#### Problem description
Repeat, without any change, the entries presented below.

#### Parts and joints as JSON
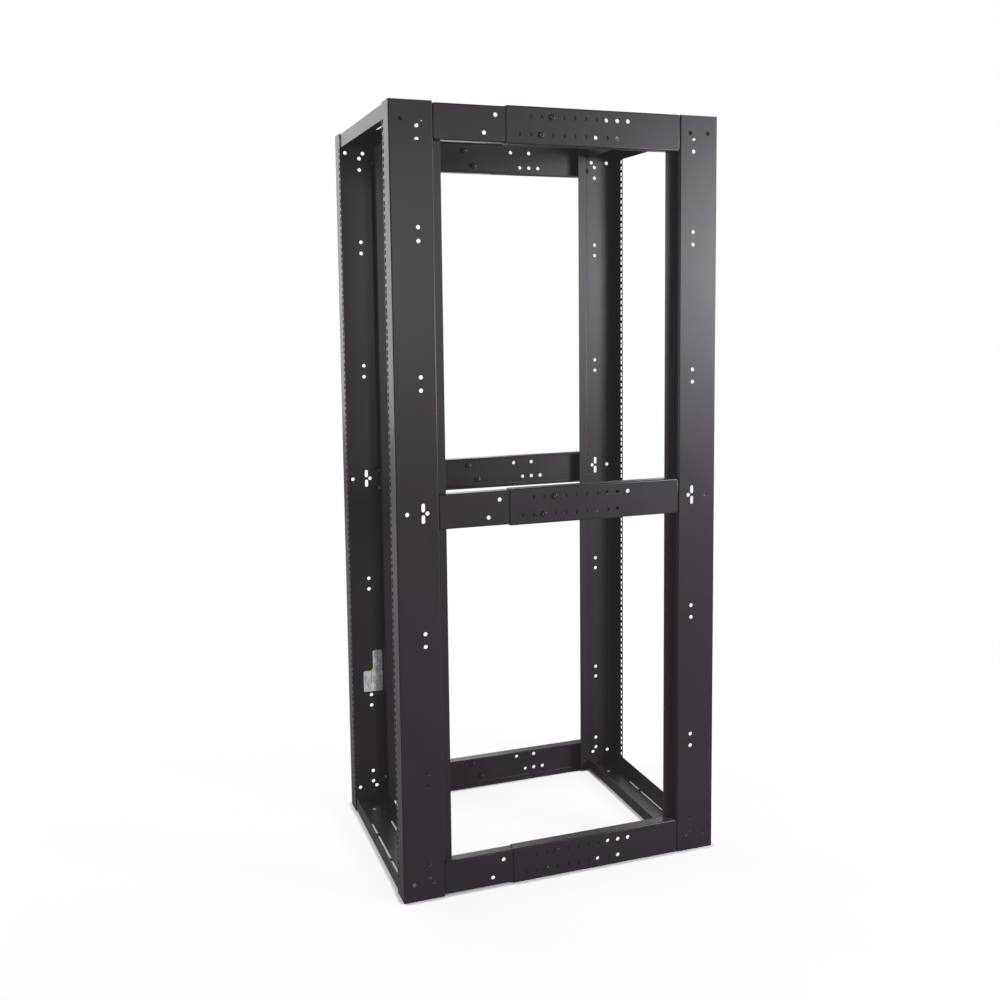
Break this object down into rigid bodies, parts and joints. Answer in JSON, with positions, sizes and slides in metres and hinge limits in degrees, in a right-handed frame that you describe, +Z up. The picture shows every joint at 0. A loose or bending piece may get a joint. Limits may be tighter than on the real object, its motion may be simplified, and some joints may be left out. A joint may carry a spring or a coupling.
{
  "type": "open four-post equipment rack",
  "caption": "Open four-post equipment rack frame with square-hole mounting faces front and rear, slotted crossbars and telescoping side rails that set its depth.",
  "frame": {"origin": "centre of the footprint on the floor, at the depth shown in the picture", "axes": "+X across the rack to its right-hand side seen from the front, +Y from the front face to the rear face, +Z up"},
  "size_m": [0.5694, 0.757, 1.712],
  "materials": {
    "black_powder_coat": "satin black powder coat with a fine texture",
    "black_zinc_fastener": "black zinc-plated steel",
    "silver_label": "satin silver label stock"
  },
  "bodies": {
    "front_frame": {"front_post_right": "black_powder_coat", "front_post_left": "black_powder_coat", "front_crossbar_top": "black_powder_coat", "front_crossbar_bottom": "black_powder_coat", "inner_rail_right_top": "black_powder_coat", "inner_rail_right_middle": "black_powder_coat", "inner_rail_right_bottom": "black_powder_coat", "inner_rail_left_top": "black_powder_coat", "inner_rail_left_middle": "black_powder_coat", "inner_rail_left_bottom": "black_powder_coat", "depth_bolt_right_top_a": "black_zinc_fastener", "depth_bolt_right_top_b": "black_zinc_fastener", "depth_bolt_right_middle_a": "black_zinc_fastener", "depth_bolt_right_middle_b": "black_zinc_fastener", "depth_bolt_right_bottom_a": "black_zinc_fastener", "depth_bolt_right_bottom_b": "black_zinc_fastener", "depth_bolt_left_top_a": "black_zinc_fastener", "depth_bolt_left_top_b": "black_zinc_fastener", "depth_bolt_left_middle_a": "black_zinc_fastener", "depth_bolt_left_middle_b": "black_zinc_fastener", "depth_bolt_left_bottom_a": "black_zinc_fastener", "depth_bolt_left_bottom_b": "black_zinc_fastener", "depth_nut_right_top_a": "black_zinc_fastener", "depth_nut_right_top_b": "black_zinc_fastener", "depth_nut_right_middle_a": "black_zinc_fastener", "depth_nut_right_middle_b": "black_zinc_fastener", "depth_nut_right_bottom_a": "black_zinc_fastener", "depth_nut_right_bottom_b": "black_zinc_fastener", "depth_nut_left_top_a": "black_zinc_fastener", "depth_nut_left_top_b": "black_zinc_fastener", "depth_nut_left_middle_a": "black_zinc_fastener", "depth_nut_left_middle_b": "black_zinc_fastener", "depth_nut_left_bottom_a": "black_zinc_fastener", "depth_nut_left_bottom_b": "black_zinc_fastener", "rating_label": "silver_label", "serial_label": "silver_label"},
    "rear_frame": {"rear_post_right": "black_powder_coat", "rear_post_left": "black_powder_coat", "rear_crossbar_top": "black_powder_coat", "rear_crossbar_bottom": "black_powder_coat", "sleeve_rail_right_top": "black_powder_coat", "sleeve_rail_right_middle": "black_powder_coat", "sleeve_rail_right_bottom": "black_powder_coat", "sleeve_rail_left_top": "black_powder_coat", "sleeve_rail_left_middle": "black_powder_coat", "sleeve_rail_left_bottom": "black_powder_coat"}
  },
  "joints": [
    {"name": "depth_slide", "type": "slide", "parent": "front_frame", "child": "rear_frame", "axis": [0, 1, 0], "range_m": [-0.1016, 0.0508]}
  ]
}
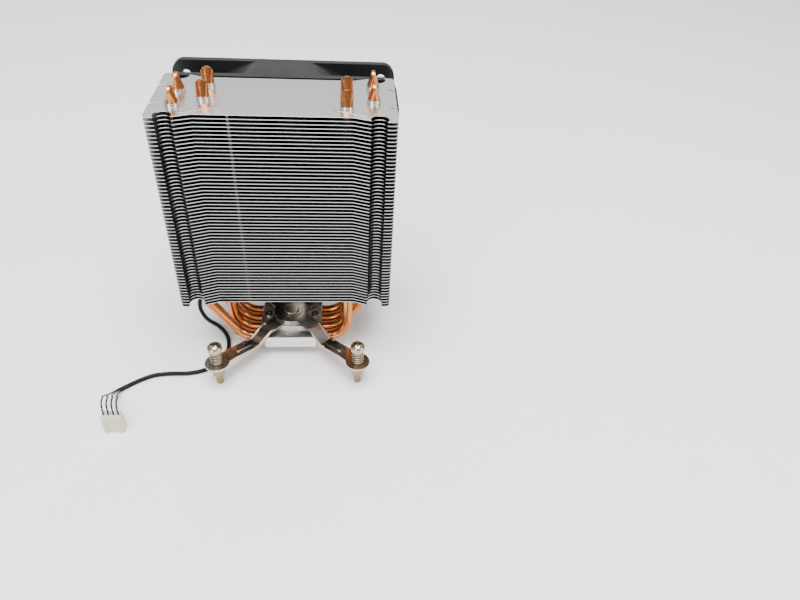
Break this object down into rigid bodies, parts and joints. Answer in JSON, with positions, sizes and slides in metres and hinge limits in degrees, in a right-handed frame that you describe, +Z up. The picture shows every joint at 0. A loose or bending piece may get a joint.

#### Solution
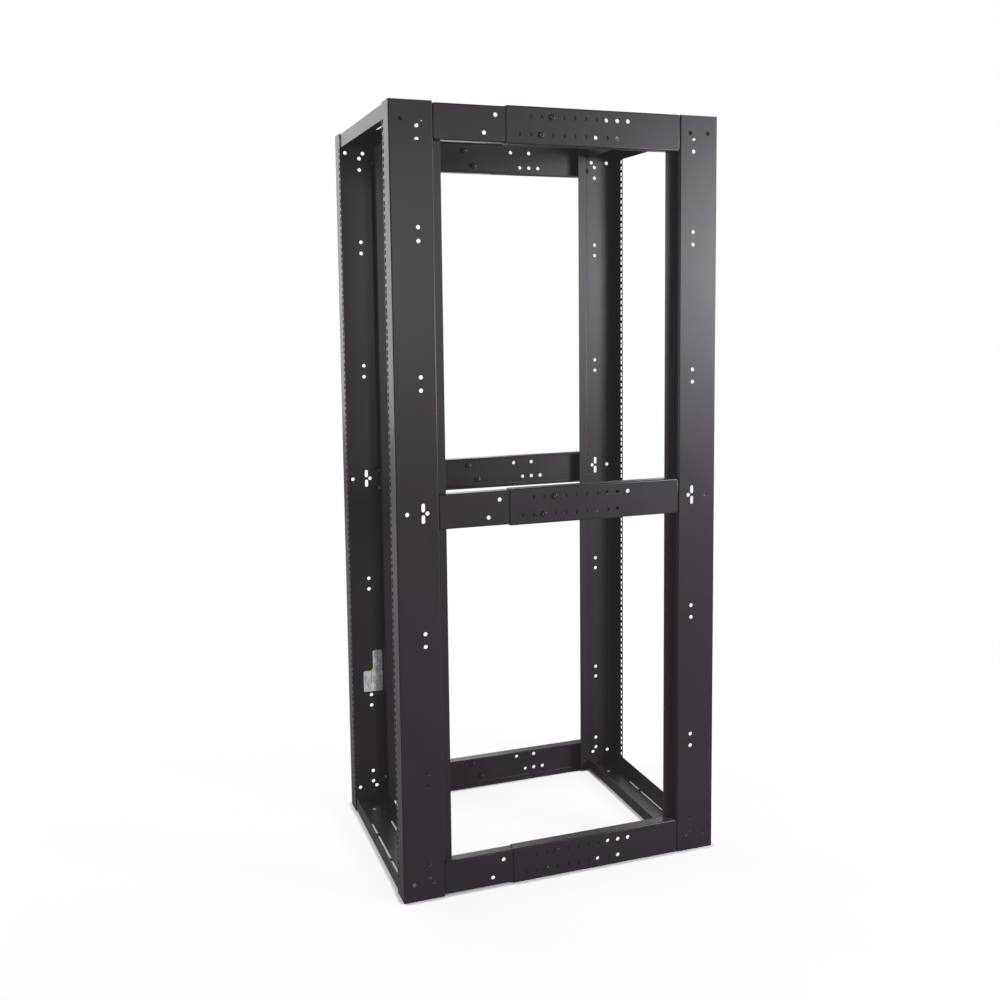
Break this object down into rigid bodies, parts and joints. Answer in JSON, with positions, sizes and slides in metres and hinge limits in degrees, in a right-handed frame that you describe, +Z up. The picture shows every joint at 0. A loose or bending piece may get a joint. Limits may be tighter than on the real object, its motion may be simplified, and some joints may be left out. A joint may carry a spring or a coupling.
{
  "type": "open four-post equipment rack",
  "caption": "Open four-post equipment rack frame with square-hole mounting faces front and rear, slotted crossbars and telescoping side rails that set its depth.",
  "frame": {"origin": "centre of the footprint on the floor, at the depth shown in the picture", "axes": "+X across the rack to its right-hand side seen from the front, +Y from the front face to the rear face, +Z up"},
  "size_m": [0.5694, 0.757, 1.712],
  "materials": {
    "black_powder_coat": "satin black powder coat with a fine texture",
    "black_zinc_fastener": "black zinc-plated steel",
    "silver_label": "satin silver label stock"
  },
  "bodies": {
    "front_frame": {"front_post_right": "black_powder_coat", "front_post_left": "black_powder_coat", "front_crossbar_top": "black_powder_coat", "front_crossbar_bottom": "black_powder_coat", "inner_rail_right_top": "black_powder_coat", "inner_rail_right_middle": "black_powder_coat", "inner_rail_right_bottom": "black_powder_coat", "inner_rail_left_top": "black_powder_coat", "inner_rail_left_middle": "black_powder_coat", "inner_rail_left_bottom": "black_powder_coat", "depth_bolt_right_top_a": "black_zinc_fastener", "depth_bolt_right_top_b": "black_zinc_fastener", "depth_bolt_right_middle_a": "black_zinc_fastener", "depth_bolt_right_middle_b": "black_zinc_fastener", "depth_bolt_right_bottom_a": "black_zinc_fastener", "depth_bolt_right_bottom_b": "black_zinc_fastener", "depth_bolt_left_top_a": "black_zinc_fastener", "depth_bolt_left_top_b": "black_zinc_fastener", "depth_bolt_left_middle_a": "black_zinc_fastener", "depth_bolt_left_middle_b": "black_zinc_fastener", "depth_bolt_left_bottom_a": "black_zinc_fastener", "depth_bolt_left_bottom_b": "black_zinc_fastener", "depth_nut_right_top_a": "black_zinc_fastener", "depth_nut_right_top_b": "black_zinc_fastener", "depth_nut_right_middle_a": "black_zinc_fastener", "depth_nut_right_middle_b": "black_zinc_fastener", "depth_nut_right_bottom_a": "black_zinc_fastener", "depth_nut_right_bottom_b": "black_zinc_fastener", "depth_nut_left_top_a": "black_zinc_fastener", "depth_nut_left_top_b": "black_zinc_fastener", "depth_nut_left_middle_a": "black_zinc_fastener", "depth_nut_left_middle_b": "black_zinc_fastener", "depth_nut_left_bottom_a": "black_zinc_fastener", "depth_nut_left_bottom_b": "black_zinc_fastener", "rating_label": "silver_label", "serial_label": "silver_label"},
    "rear_frame": {"rear_post_right": "black_powder_coat", "rear_post_left": "black_powder_coat", "rear_crossbar_top": "black_powder_coat", "rear_crossbar_bottom": "black_powder_coat", "sleeve_rail_right_top": "black_powder_coat", "sleeve_rail_right_middle": "black_powder_coat", "sleeve_rail_right_bottom": "black_powder_coat", "sleeve_rail_left_top": "black_powder_coat", "sleeve_rail_left_middle": "black_powder_coat", "sleeve_rail_left_bottom": "black_powder_coat"}
  },
  "joints": [
    {"name": "depth_slide", "type": "slide", "parent": "front_frame", "child": "rear_frame", "axis": [0, 1, 0], "range_m": [-0.1016, 0.0508]}
  ]
}
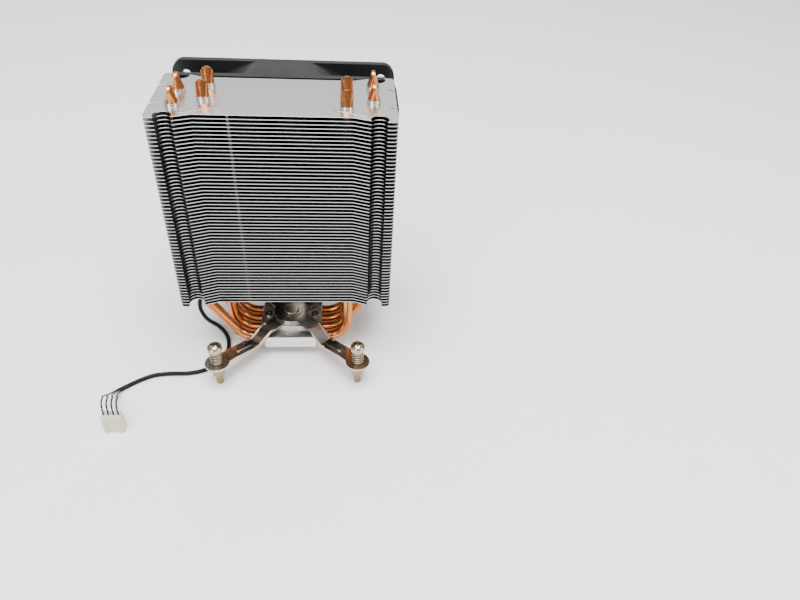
Break this object down into rigid bodies, parts and joints. Answer in JSON, with positions, sizes and slides in metres and hinge limits in degrees, in a right-handed frame that you describe, +Z up. The picture shows every joint at 0. A loose or bending piece may get a joint.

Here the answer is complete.